The pool complex has undergone several expansions since its opening in 1964, at which time only the main pool and diving pool were complete. The main pool is of Olympic dimensions (50m by 17.5m), and is kept heated to 28.5 degrees Celsius. It can be divided by a moveable bulkhead into two 25m pools; The original diving pool, which is still in use, is 13m by 7.2m with two 1m boards, a 3m board and a high 5m platform. The learners' pool was completed and opened in 1965, and a small restaurant was added to the facilities in the same year. Between 1984 and 1990, two hydroslides were added to the complex, and additions to the learners pool to encourage young families were also made. The restaurant was removed in 1991, replaced by gym facilities, and the sun terrace was revamped, removing two trampolines which had been located there. The gym's facilities were extensively enlarged in 2006.

A major expansion to the complex in 2000–01 was undertaken under the supervision of city council architect Robert Tongue. This removed much of the sun terrace, replacing it with a wave pool and leisure complex, revamped and upgraded much of the complex's reception area, and extended the main pool complex with the addition of new, Olympic-standard, diving facilities. The new 25m by 14m dive/lap pool includes three platforms (10, 7.5, and 5 metre) and four springboards (two at 3 metres, two at one metre).
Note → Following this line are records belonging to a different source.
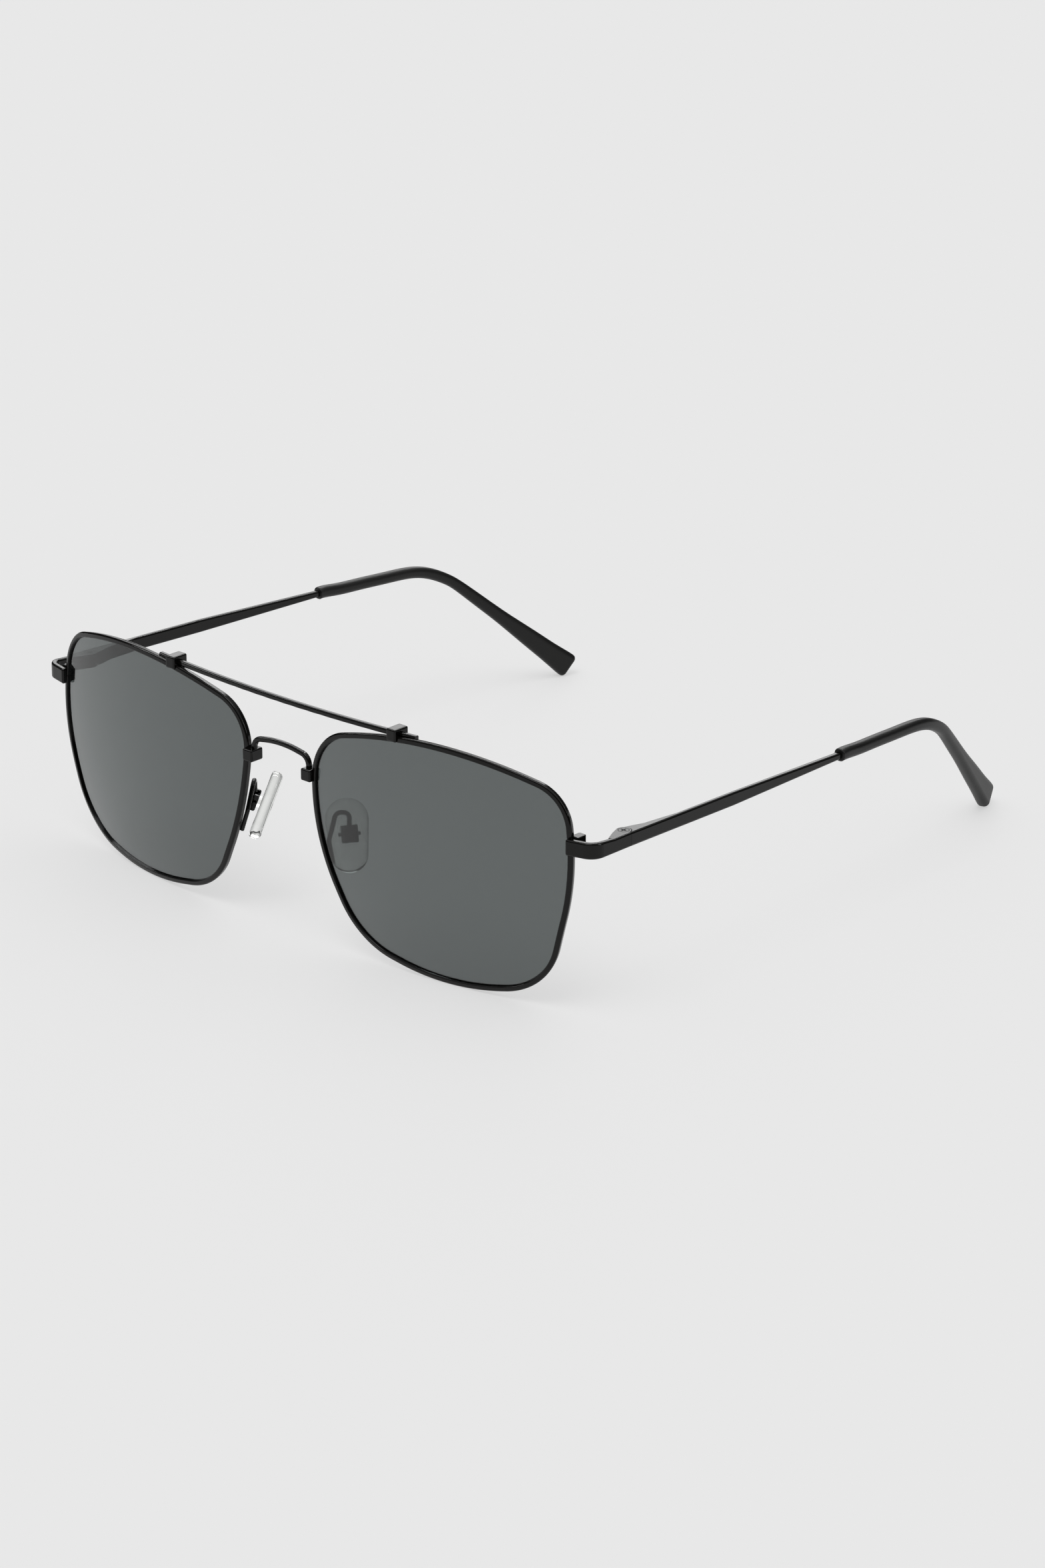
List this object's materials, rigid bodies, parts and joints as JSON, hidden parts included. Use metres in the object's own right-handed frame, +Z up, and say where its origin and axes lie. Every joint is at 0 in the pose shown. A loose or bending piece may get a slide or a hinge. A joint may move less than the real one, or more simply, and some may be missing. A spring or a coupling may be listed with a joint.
{
  "type": "sunglasses",
  "caption": "Metal navigator sunglasses with a double bridge, tinted lenses, folding temples with plastic tips and rocking nose pads, standing open.",
  "frame": {"origin": "bottom centre of the whole object, on the plane it stands on", "axes": "+Z up, -Y the way the lenses face, +X towards the wearer's left; the temples run towards +Y"},
  "size_m": [0.1394, 0.1404, 0.0466],
  "materials": {
    "frame_black": "gloss",
    "screw_black": "satin",
    "lens_tint": "polished",
    "sleeve_black": "matte",
    "pad_clear": "clear"
  },
  "bodies": {
    "front": {"brow_bar": "frame_black", "bridge_wire": "frame_black", "lens_left": "lens_tint", "lens_right": "lens_tint", "rim_left": "frame_black", "rim_right": "frame_black", "brow_clip_left": "frame_black", "brow_clip_right": "frame_black", "bridge_block_left": "frame_black", "bridge_block_right": "frame_black", "endpiece_left": "frame_black", "endpiece_right": "frame_black", "rim_lock_lower_left": "frame_black", "rim_lock_lower_right": "frame_black", "rim_lock_upper_left": "frame_black", "rim_lock_upper_right": "frame_black", "rim_lock_screw_left": "screw_black", "rim_lock_screw_right": "screw_black", "hinge_screw_left": "screw_black", "hinge_screw_right": "screw_black", "pad_box_left": "frame_black", "pad_box_right": "frame_black", "pad_arm_left": "frame_black", "pad_arm_right": "frame_black", "pad_screw_left": "screw_black", "pad_screw_right": "screw_black"},
    "temple_left": {"temple_bar_left": "frame_black", "temple_tip_left": "sleeve_black"},
    "temple_right": {"temple_bar_right": "frame_black", "temple_tip_right": "sleeve_black"},
    "pad_left": {"nose_pad_left": "pad_clear"},
    "pad_right": {"nose_pad_right": "pad_clear"}
  },
  "joints": [
    {"name": "temple_fold_left", "type": "hinge", "parent": "front", "child": "temple_left", "pos_m": [0.06782, -0.05239, 0.03207], "axis": [0, 0, 1], "range_deg": [0, 86]},
    {"name": "temple_fold_right", "type": "hinge", "parent": "front", "child": "temple_right", "pos_m": [-0.06782, -0.05239, 0.03207], "axis": [0, 0, -1], "range_deg": [0, 82]},
    {"name": "pad_rock_left", "type": "hinge", "parent": "front", "child": "pad_left", "pos_m": [0.01221, -0.06356, 0.02106], "axis": [-0.5925, -0.8052, -0.0233], "range_deg": [-8, 8]},
    {"name": "pad_rock_right", "type": "hinge", "parent": "front", "child": "pad_right", "pos_m": [-0.01221, -0.06356, 0.02106], "axis": [-0.5925, 0.8052, 0.0233], "range_deg": [-8, 8]}
  ]
}
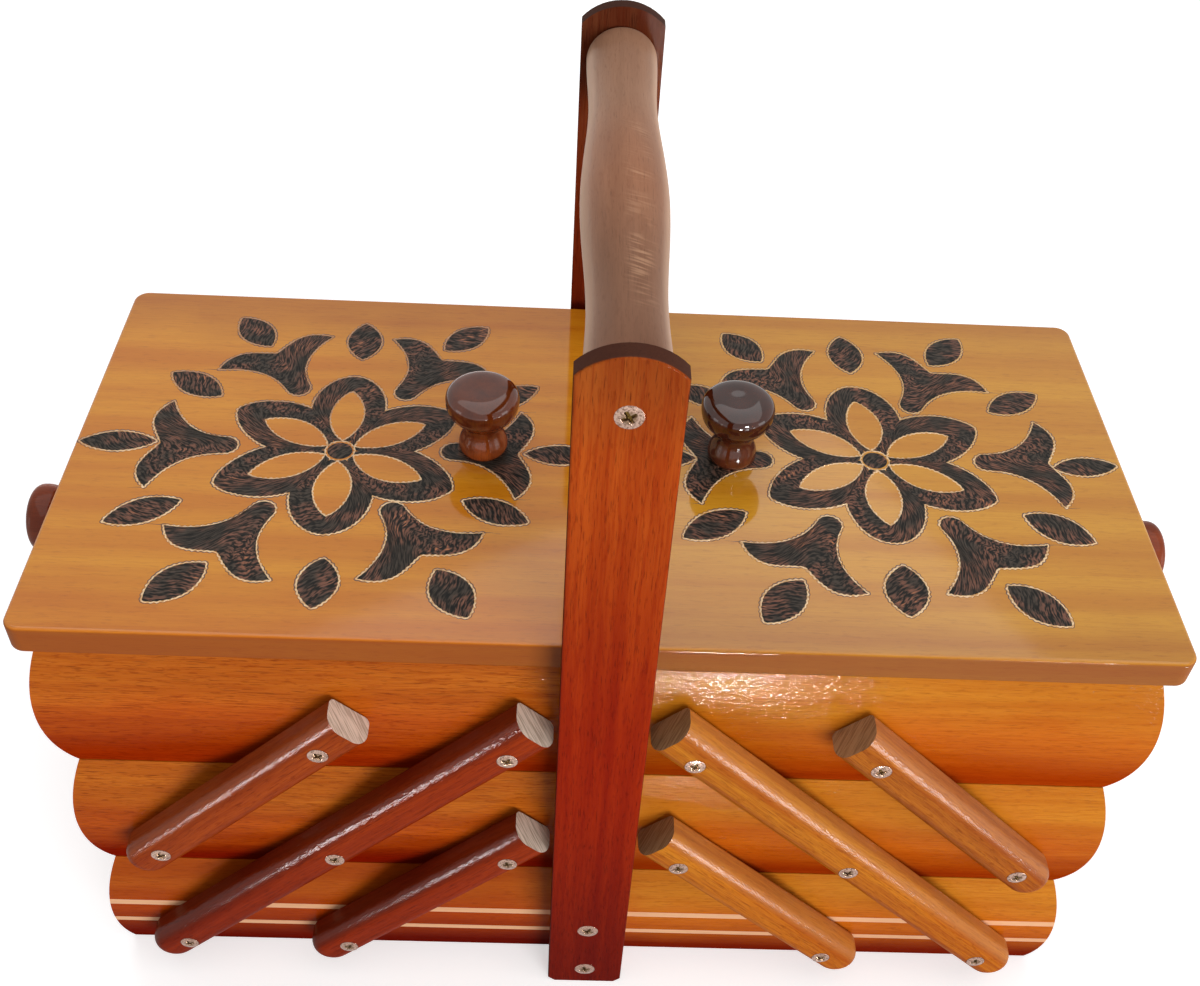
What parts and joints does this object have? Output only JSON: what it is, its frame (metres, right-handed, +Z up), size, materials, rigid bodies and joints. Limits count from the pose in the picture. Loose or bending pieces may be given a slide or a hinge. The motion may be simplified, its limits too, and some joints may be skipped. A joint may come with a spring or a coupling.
{
  "type": "sewing box",
  "caption": "Wooden cantilever sewing box with swelled tiers that unfold on slanting arms, two hinged lids with turned knobs, and a turned grip between two tall posts.",
  "frame": {"origin": "middle of the footprint, on the floor", "axes": "+X to the right along the box's length, +Y from the front to the back, +Z up"},
  "size_m": [0.4292, 0.203, 0.3255],
  "materials": {
    "lid_wood": "glossy honey lacquer, with a burnt ornament",
    "tray_wood": "glossy amber to red-brown lacquer",
    "bottom_wood": "satin plywood",
    "arm_wood": "glossy red-brown lacquer",
    "post_wood": "glossy mahogany lacquer",
    "spacer_wood": "satin lacquer",
    "grip_wood": "worn, matt",
    "knob_wood": "glossy dark lacquer",
    "end_knob_wood": "glossy red-brown lacquer",
    "inlay_wood": "satin, pale",
    "screw_steel": "zinc plated",
    "hinge_brass": "satin"
  },
  "bodies": {
    "base": {"base_front_wall": "tray_wood", "base_back_wall": "tray_wood", "base_left_wall": "tray_wood", "base_right_wall": "tray_wood", "base_bottom": "bottom_wood", "base_inlay": "inlay_wood", "base_pivot_screws": "screw_steel", "front_post": "post_wood", "back_post": "post_wood", "post_spacers": "spacer_wood", "handle_screws": "screw_steel", "handle_grip": "grip_wood"},
    "left_long_arms": {"left_front_long_arm": "arm_wood", "left_back_long_arm": "arm_wood"},
    "left_middle_tray": {"left_middle_front_wall": "tray_wood", "left_middle_back_wall": "tray_wood", "left_middle_outer_wall": "tray_wood", "left_middle_inner_wall": "tray_wood", "left_middle_bottom": "bottom_wood", "left_middle_pivot_screws": "screw_steel"},
    "left_top_tray": {"left_top_front_wall": "tray_wood", "left_top_back_wall": "tray_wood", "left_top_outer_wall": "tray_wood", "left_top_inner_wall": "tray_wood", "left_top_bottom": "bottom_wood", "left_top_pivot_screws": "screw_steel", "left_end_knob": "end_knob_wood", "left_hinge_tray_leaves": "hinge_brass", "left_hinge_pins": "hinge_brass"},
    "left_lower_arms": {"left_front_lower_arm": "arm_wood", "left_back_lower_arm": "arm_wood"},
    "left_upper_arms": {"left_front_upper_arm": "arm_wood", "left_back_upper_arm": "arm_wood"},
    "left_lid_leaf": {"left_lid": "lid_wood", "left_lid_knob": "knob_wood", "left_hinge_lid_leaves": "hinge_brass"},
    "right_long_arms": {"right_front_long_arm": "arm_wood", "right_back_long_arm": "arm_wood"},
    "right_middle_tray": {"right_middle_front_wall": "tray_wood", "right_middle_back_wall": "tray_wood", "right_middle_outer_wall": "tray_wood", "right_middle_inner_wall": "tray_wood", "right_middle_bottom": "bottom_wood", "right_middle_pivot_screws": "screw_steel"},
    "right_top_tray": {"right_top_front_wall": "tray_wood", "right_top_back_wall": "tray_wood", "right_top_outer_wall": "tray_wood", "right_top_inner_wall": "tray_wood", "right_top_bottom": "bottom_wood", "right_top_pivot_screws": "screw_steel", "right_end_knob": "end_knob_wood", "right_hinge_tray_leaves": "hinge_brass", "right_hinge_pins": "hinge_brass"},
    "right_lower_arms": {"right_front_lower_arm": "arm_wood", "right_back_lower_arm": "arm_wood"},
    "right_upper_arms": {"right_front_upper_arm": "arm_wood", "right_back_upper_arm": "arm_wood"},
    "right_lid_leaf": {"right_lid": "lid_wood", "right_lid_knob": "knob_wood", "right_hinge_lid_leaves": "hinge_brass"}
  },
  "joints": [
    {"name": "left_unfold", "type": "hinge", "parent": "base", "child": "left_long_arms", "pos_m": [-0.15625, 0, 0.025], "axis": [0, -1, 0], "range_deg": [0, 88]},
    {"name": "left_middle_tray_pivot", "type": "hinge", "parent": "left_long_arms", "child": "left_middle_tray", "pos_m": [-0.09375, 0, 0.0895], "axis": [0, -1, 0], "range_deg": [-88, 0]},
    {"name": "left_top_tray_pivot", "type": "hinge", "parent": "left_long_arms", "child": "left_top_tray", "pos_m": [-0.03125, 0, 0.154], "axis": [0, -1, 0], "range_deg": [-88, 0]},
    {"name": "left_lower_arms_pivot", "type": "hinge", "parent": "base", "child": "left_lower_arms", "pos_m": [-0.09375, 0, 0.025], "axis": [0, -1, 0], "range_deg": [0, 88]},
    {"name": "left_upper_arms_pivot", "type": "hinge", "parent": "left_middle_tray", "child": "left_upper_arms", "pos_m": [-0.15625, 0, 0.0895], "axis": [0, -1, 0], "range_deg": [0, 88]},
    {"name": "left_lid_hinge", "type": "hinge", "parent": "left_top_tray", "child": "left_lid_leaf", "pos_m": [-0.1862, 0, 0.186], "axis": [0, -1, 0], "range_deg": [0, 105]},
    {"name": "right_unfold", "type": "hinge", "parent": "base", "child": "right_long_arms", "pos_m": [0.15625, 0, 0.025], "axis": [0, 1, 0], "range_deg": [0, 88]},
    {"name": "right_middle_tray_pivot", "type": "hinge", "parent": "right_long_arms", "child": "right_middle_tray", "pos_m": [0.09375, 0, 0.0895], "axis": [0, 1, 0], "range_deg": [-88, 0]},
    {"name": "right_top_tray_pivot", "type": "hinge", "parent": "right_long_arms", "child": "right_top_tray", "pos_m": [0.03125, 0, 0.154], "axis": [0, 1, 0], "range_deg": [-88, 0]},
    {"name": "right_lower_arms_pivot", "type": "hinge", "parent": "base", "child": "right_lower_arms", "pos_m": [0.09375, 0, 0.025], "axis": [0, 1, 0], "range_deg": [0, 88]},
    {"name": "right_upper_arms_pivot", "type": "hinge", "parent": "right_middle_tray", "child": "right_upper_arms", "pos_m": [0.15625, 0, 0.0895], "axis": [0, 1, 0], "range_deg": [0, 88]},
    {"name": "right_lid_hinge", "type": "hinge", "parent": "right_top_tray", "child": "right_lid_leaf", "pos_m": [0.1862, 0, 0.186], "axis": [0, 1, 0], "range_deg": [0, 105]}
  ],
  "couplings": [
    {"joint": "left_middle_tray_pivot", "follows": "left_unfold", "ratio": -1},
    {"joint": "left_top_tray_pivot", "follows": "left_unfold", "ratio": -1},
    {"joint": "left_lower_arms_pivot", "follows": "left_unfold", "ratio": 1},
    {"joint": "left_upper_arms_pivot", "follows": "left_unfold", "ratio": 1},
    {"joint": "right_middle_tray_pivot", "follows": "right_unfold", "ratio": -1},
    {"joint": "right_top_tray_pivot", "follows": "right_unfold", "ratio": -1},
    {"joint": "right_lower_arms_pivot", "follows": "right_unfold", "ratio": 1},
    {"joint": "right_upper_arms_pivot", "follows": "right_unfold", "ratio": 1}
  ]
}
When not in use for diving, this pool converts into six-lane lap pool.

Moana Pool has been used for regional and national championships in swimming, diving, and water polo, and is a regular host of the New Zealand Masters' Games, which are held in Dunedin every two years.

Two of the pools within the Moana Pool complex were renamed in November 2010 to honour double-Olympic gold medallist Danyon Loader and noted coach Duncan Laing, who spent much of their careers training and working at Moana Pool.